(Records with modeling code)
************
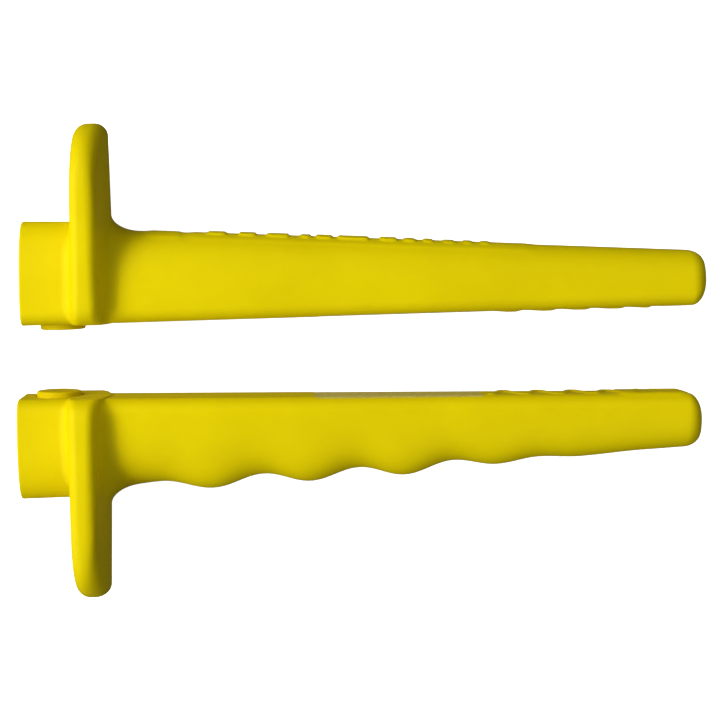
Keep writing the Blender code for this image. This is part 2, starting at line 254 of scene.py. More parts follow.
def rounded_box_radius(alpha, centre_v, half, low, high, corner):
    """Outline of a rounded rectangle, along the rays."""
    mid, tall = 0.5 * (low + high), 0.5 * (high - low)

    def inside(w, v):
        a = np.abs(w) - (half - corner)
        b = np.abs(v - mid) - (tall - corner)
        outer = np.hypot(np.maximum(a, 0.0), np.maximum(b, 0.0))
        return outer + np.minimum(np.maximum(a, b), 0.0) <= corner

    return cast(inside, alpha, centre_v)


def ray_angles():
    """Angles of the points around a section, closest together on the flat inner
    face and on the crest of the back, which carry the fine detail."""
    dense = np.linspace(-math.pi / 2, math.pi / 2, 6001)
    r = handle_radius(dense, np.full_like(dense, 60.0), False)
    w, v = r * np.cos(dense), r * np.sin(dense)
    run = np.concatenate([[0.0], np.cumsum(np.hypot(np.diff(w), np.diff(v)))])
    total = run[-1]
    step = 0.30 + 0.28 * smooth(run, 7.5, 10.5) * (1.0 - smooth(run, total - 9.0, total - 6.0))
    count = np.concatenate([[0.0], np.cumsum(np.diff(run) / (0.5 * (step[1:] + step[:-1])))])
    number = int(round(count[-1]))
    half = np.interp(np.linspace(0.0, count[-1], number + 1), count, dense)
    # One more pair each side of the crest and of the inner face's middle, for the seam.
    thin = 0.14 / 13.0
    half = np.concatenate([[half[0], half[0] + thin], half[1:-1], [half[-1] - thin, half[-1]]])
    return np.concatenate([half, math.pi - half[1:-1][::-1]])


def ring(alpha, u, radius, centre_v):
    u = np.broadcast_to(np.asarray(u, float), alpha.shape)
    return np.stack(
        [u, centre_v + radius * np.sin(alpha), radius * np.cos(alpha)], axis=1
    )


def guard_half(sign, v, w):
    """Guard's middle plane to one of its faces, w away from the parting plane."""
    draw = HAND_SIDE_DRAFT if sign > 0 else COLLAR_SIDE_DRAFT
    away = np.sqrt(w * w + GUARD_CREST**2) - GUARD_CREST
    return GUARD_HALF_THICK - GUARD_DRAFT * v - draw * away


def guard_profile(depth, fillet, rounding, steps_rim, steps_face, steps_fillet, stretch):
    """One side of the guard from rim to body, as (du, e) pairs for each ray.

    The fillet is drawn out along the body by stretch.
    """
    drop = np.maximum(fillet - depth + rounding, 0.0)
    across = np.sqrt((fillet + rounding) ** 2 - drop**2)
    turn = np.arctan2(across, drop)
    centre = across - rounding
    rows = []
    for k in range(steps_rim + 1):
        a = turn * k / steps_rim
        rows.append(
            (-rounding + rounding * np.sin(a), depth - rounding + rounding * np.cos(a), False)
        )
    top = depth - rounding + rounding * np.cos(turn)
    low = fillet - fillet * np.cos(turn)
    x_top = -rounding + rounding * np.sin(turn)
    x_low = centre - fillet * np.sin(turn)
    for k in range(1, steps_face):
        t = k / steps_face
        rows.append((x_top + (x_low - x_top) * t, top + (low - top) * t, False))
    for k in range(steps_fillet + 1):
        a = turn * (1.0 - k / steps_fillet)
        rows.append(
            (stretch * (centre - fillet * np.sin(a)), fillet - fillet * np.cos(a), True)
        )
    return rows


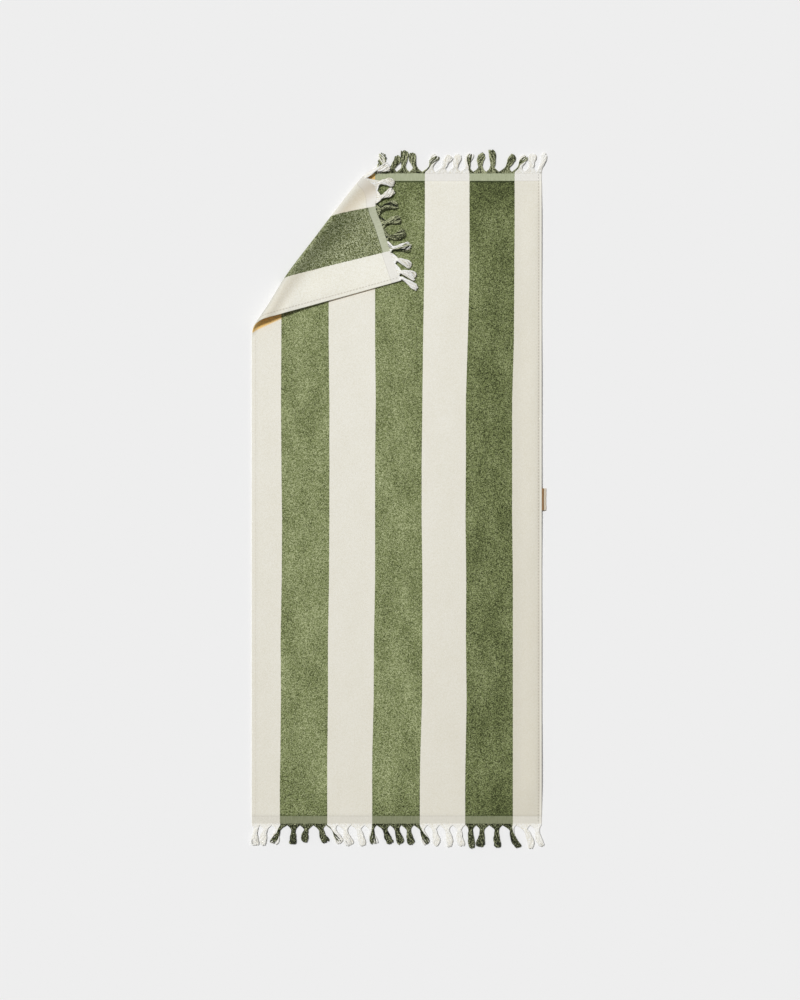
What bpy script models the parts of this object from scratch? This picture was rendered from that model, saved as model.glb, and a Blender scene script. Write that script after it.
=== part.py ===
************
Find the word "from" in the entries above and gather every line that holds it.

◆ **Result of this task**:
    """Guard's middle plane to one of its faces, w away from the parting plane."""
    """One side of the guard from rim to body, as (du, e) pairs for each ray.
What bpy script models the parts of this object from scratch? This picture was rendered from that model, saved as model.glb, and a Blender scene script. Write that script after it.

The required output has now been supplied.